They work great when you want to let an upstream maintainer know that you’ve pushed some useful changes to your fork of their project.
They also work great if you want to let a fellow developer know that you’ve pushed some experimental features to an arbitrary branch.
Step One
First, navigate to your project with the changes you want someone else to pull. In this instance, I’m going to go to defunkt/grit and tell mojombo to pull a change.
Step Two
I can type in a message if I want and select any number of recipients. By default, I’ll see everyone who has a project in my project’s network. If I want to add someone else, I can use the autocompleter and click ‘add.’
Step Three
Sent!
Step Four
When mojombo logs in, he’ll see that there’s a new message waiting for him.
Step Five
mojombo can reply to my message, delete it, or ignore it.

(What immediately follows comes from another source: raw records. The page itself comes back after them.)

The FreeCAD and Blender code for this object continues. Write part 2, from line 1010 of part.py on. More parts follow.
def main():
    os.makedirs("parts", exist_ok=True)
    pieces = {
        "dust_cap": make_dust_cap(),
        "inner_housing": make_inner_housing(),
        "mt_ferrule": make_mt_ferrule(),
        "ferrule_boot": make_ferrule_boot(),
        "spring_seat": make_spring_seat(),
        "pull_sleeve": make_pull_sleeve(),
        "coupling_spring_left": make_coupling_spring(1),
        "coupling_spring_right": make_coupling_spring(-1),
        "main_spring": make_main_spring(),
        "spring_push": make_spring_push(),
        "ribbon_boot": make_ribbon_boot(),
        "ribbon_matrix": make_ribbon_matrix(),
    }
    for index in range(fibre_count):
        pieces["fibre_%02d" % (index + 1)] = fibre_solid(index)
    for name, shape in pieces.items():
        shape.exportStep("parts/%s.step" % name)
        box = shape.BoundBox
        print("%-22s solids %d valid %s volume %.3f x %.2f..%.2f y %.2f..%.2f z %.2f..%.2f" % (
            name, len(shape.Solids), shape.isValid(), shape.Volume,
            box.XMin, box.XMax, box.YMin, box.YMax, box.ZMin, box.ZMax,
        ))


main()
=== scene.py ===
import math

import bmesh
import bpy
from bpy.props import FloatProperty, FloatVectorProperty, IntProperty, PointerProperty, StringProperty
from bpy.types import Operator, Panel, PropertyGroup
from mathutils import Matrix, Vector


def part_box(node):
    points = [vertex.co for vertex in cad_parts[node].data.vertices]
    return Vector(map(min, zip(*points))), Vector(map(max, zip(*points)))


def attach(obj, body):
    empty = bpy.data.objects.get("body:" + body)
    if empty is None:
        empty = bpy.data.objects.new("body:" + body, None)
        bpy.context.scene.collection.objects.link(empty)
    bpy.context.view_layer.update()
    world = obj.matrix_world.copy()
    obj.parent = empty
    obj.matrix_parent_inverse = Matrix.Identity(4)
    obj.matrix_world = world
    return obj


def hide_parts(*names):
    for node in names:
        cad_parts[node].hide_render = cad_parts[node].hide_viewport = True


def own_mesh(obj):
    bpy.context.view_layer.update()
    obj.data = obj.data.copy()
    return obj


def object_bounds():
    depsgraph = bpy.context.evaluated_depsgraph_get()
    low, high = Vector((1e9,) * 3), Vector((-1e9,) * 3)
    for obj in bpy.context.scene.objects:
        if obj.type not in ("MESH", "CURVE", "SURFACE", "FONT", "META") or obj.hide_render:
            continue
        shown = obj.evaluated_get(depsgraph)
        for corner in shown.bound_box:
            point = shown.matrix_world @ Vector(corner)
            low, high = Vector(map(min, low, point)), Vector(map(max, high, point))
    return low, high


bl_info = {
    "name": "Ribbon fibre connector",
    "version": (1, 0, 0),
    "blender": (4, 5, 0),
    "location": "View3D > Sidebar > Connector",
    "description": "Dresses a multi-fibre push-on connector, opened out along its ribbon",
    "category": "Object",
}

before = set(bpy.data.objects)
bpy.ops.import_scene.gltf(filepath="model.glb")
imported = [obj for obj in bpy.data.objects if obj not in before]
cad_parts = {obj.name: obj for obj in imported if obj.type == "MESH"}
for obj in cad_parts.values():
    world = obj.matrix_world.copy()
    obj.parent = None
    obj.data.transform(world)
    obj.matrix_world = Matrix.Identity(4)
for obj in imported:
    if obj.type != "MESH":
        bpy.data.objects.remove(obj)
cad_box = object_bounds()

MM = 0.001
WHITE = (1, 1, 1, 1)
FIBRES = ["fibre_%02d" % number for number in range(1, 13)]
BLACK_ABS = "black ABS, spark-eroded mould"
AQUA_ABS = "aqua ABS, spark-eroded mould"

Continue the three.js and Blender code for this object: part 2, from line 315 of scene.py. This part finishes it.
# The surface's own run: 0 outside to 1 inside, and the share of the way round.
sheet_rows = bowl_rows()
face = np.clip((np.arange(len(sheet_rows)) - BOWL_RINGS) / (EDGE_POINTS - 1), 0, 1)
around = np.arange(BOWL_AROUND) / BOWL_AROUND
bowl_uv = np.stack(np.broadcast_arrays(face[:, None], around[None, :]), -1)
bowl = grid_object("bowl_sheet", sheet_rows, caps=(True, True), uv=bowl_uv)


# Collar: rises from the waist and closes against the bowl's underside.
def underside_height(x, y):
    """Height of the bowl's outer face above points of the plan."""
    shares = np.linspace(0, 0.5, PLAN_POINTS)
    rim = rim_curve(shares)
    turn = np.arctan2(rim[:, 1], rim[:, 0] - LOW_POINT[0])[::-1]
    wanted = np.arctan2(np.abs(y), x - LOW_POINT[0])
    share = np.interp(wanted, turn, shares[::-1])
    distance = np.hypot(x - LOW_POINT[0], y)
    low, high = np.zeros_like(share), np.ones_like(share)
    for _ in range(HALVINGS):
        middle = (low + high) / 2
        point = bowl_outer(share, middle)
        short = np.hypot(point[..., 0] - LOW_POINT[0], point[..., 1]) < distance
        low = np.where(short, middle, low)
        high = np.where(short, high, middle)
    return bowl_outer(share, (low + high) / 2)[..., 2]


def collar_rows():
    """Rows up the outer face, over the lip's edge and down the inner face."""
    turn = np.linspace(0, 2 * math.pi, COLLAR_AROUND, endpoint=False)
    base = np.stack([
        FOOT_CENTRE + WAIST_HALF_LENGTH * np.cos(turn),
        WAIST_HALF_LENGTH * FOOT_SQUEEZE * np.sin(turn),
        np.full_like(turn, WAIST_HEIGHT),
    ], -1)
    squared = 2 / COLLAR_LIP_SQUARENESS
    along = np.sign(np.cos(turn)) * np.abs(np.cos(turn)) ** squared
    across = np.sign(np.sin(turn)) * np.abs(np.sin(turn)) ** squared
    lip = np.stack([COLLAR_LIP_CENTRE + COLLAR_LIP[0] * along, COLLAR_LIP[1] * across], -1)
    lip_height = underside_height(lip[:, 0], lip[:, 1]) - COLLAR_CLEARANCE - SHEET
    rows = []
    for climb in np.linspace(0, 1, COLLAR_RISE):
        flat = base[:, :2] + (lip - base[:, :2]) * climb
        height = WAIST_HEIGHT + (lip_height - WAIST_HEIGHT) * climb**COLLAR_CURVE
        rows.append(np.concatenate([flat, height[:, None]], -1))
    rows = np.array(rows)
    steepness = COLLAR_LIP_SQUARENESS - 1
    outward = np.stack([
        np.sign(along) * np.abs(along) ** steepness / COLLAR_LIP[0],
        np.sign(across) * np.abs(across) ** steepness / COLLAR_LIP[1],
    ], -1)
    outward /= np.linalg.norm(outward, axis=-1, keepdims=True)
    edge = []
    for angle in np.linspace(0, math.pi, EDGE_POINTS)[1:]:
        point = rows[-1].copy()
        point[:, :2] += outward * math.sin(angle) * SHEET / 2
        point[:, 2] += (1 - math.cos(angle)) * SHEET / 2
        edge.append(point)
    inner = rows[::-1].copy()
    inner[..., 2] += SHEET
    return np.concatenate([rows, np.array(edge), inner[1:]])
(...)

Pulling from me is easy. mojombo can add the defunkt repository as a remote source, create a new branch, and pull the defunkt repository contents into it like this:
$ git remote add -f defunkt git://github.com/defunkt/grit.git $ git checkout -b defunkt/master $ git pull defunkt master:4f0ea0c
Note that to pull from a private repository, you need to use the private update URL. If grit were private for example, the remote add would look like, “git@github.com:defunkt/grit.git”.
$ git checkout master $ git merge defunkt/master $ git push
Once the changes are pulled, the branch they were pulled into should be merged with the master branch and pushed.
(I suppose, git commit is needed before checking out master branch. It seems obvious, but…)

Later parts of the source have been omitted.